Minimum credit scores for construction loans typically start at 680, though you'll find better rates and terms with scores of 720 or higher. Borrowers with scores between 680 and 699 can expect higher interest rates, larger down payment requirements (25% or more), and more stringent income documentation. Scores below 680 generally disqualify you from conventional construction loans, though FHA construction loans may accept scores as low as 580 with compensating factors like higher down payments or lower debt-to-income ratios.

Financing new construction requires more planning, documentation, and financial cushion than traditional home purchases, but the reward is a custom home built to your exact specifications.

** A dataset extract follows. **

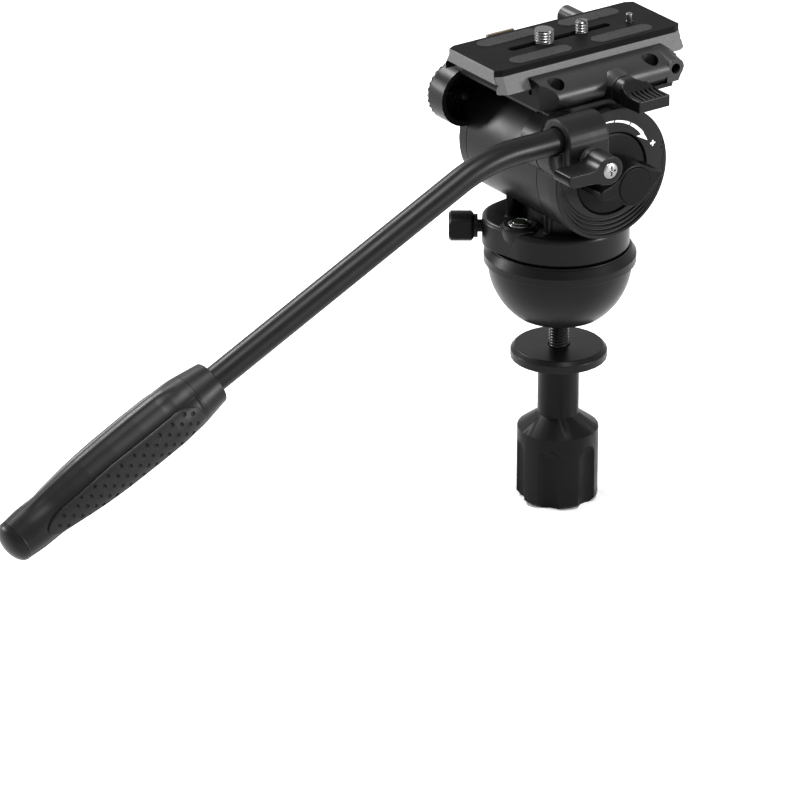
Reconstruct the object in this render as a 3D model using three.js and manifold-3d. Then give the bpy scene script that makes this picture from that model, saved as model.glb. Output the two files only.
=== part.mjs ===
// A two-way fluid video head: 75 mm half ball, pan and tilt drag, quick release plate, one pan handle.
// Millimetres, +Z up on the pan axis, +Y towards the lens, +X towards the right-hand side.
// The origin is on the pan axis, level with the underside of the rim that sits in the tripod bowl.
import * as THREE from "three";
import { mergeVertices } from "three/addons/utils/BufferGeometryUtils.js";
import Module from "manifold-3d";

const wasm = await Module();
wasm.setup();

// Fits
const fitGap = 0.3; // between pieces that stay together
const runGap = 0.4; // between pieces that move on each other
const overrun = 4; // how far a cutting tool passes the surface that it opens
const weld = 0.0001; // corners closer than this are one corner

// Facets of round pieces
const drumSides = 40;
const roundSides = 28;
const hiddenSides = 20;
const smallSides = 16;
const tinySides = 10;
const curveSteps = 4; // steps in each curved stretch of an outline
const edgeSteps = 2; // steps in a rounded edge

// Half ball and rim
const ballRadius = 35.5;
const ballDepth = 28;
const rimStep = 2;
const rimHeight = 4;
const rimChamferWidth = 2.5;
const rimChamferHeight = 3.8;
const lipStep = 0.4;
const lipHeight = 0.7;
const recessRadius = 20;
const recessDepth = 10;
const rimRadius = ballRadius + rimStep;
const chamferTop = rimHeight + rimChamferHeight;
const lipTop = chamferTop + lipHeight;
const lipRadius = rimRadius - rimChamferWidth - lipStep;

// Tie-down stud, clamp cup and tie-down knob, all under the ball
const studRadius = 5;
const studEngagement = 12;
const bowlSpace = 18; // the tripod bowl and its spider lie between the ball and the cup
const cupRadius = 24;
const cupThickness = 6;
const cupEdge = 2;
const knobNeckRadius = 10.2;
const knobNeckLength = 30;
const knobShoulder = 7.5;
const knobRadius = 20.2;
const knobLength = 38;
const knobEdge = 2;
const knobFloor = 12;
const fluteCount = 6;
const fluteRadius = 8.5;
const fluteDepth = 3.6;
const fluteStart = 4;
const fluteTurn = 12; // degrees, from +X to the first flute
const cupTop = -ballDepth - bowlSpace;
const cupBottom = cupTop - cupThickness;
const knobTop = cupBottom - fitGap;
const knobShoulderTop = knobTop - knobNeckLength;
const knobBodyTop = knobShoulderTop - knobShoulder;
const knobBottom = knobBodyTop - knobLength;
const studTop = -ballDepth + studEngagement;
const studBottom = knobBottom + knobFloor + fitGap;

// Pan housing, a round body with a boss at the rear for the pan lock
const turntableGap = 1.1;
const housingRadius = 34;
const housingHeight = 13.9;
const housingEdge = 2.5;
const bossHalfWidth = 10;
const bossReach = 38.3;
const bossTangentShare = 0.76; // where the boss runs into the round, as a share of the radius
const housingWeb = 10.4;
const nutRadius = 12; // across the corners
const nutSides = 6;
const nutThickness = 2.9;
const spindleRadius = 8;
const spindleFoot = 6;
const bushWall = 2;
const frictionInner = 21;
const frictionOuter = 31;
const housingBottom = lipTop + turntableGap;
const housingTop = housingBottom + housingHeight;
const nutFloor = housingBottom + housingWeb;
const frictionBottom = lipTop + fitGap;
const frictionTop = housingBottom - fitGap;

// Pan lock, in a group turned so that its own -Y points out of the boss
const lockAngle = -35.1; // degrees about the pan axis
const lockHeight = 7.5; // above the underside of the housing
const shoeRadius = 2;
const shoeLength = 7;
const lockScrewRadius = 3.1;
const lockShaftShown = 2;
const lockCollarRadius = 5.8;
const lockCollarLength = 2;
const lockKnobRadius = 7.5;
const lockKnobLength = 12.2;
const lockKnobFlat = 5.9;
const lockKnobEdge = 1.2;
const lockZ = housingBottom + lockHeight;
const shoeStart = spindleRadius + runGap;
const shoeEnd = shoeStart + shoeLength;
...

The key to success lies in understanding the two-phase nature of construction financing, choosing qualified builders who can complete your project on time and on budget, and maintaining adequate cash reserves for the inevitable surprises that arise during construction.

Start by getting pre-approved with lenders who specialize in construction loans rather than assuming your regular mortgage lender offers competitive terms. Compare not just interest rates but also draw schedules, inspection requirements, and conversion processes. The lowest rate means little if the lender's inflexible draw schedule creates cash flow problems for your builder.

Budget conservatively, adding 15% to 20% above your builder's estimate for contingencies and soft costs. Maintain cash reserves beyond what your lender requires—three to six months of mortgage payments represents the minimum, but more is better. These reserves protect you from construction delays, material cost increases, and the unexpected issues that emerge when you're literally building from the ground up.

Finally, recognize that construction financing involves more risk and complexity than traditional mortgages, but lenders have developed these specialized products precisely because building custom homes remains a viable path to homeownership for those willing to navigate the process. With proper planning, qualified professionals, and realistic budgets, construction loans successfully fund thousands of custom homes every year.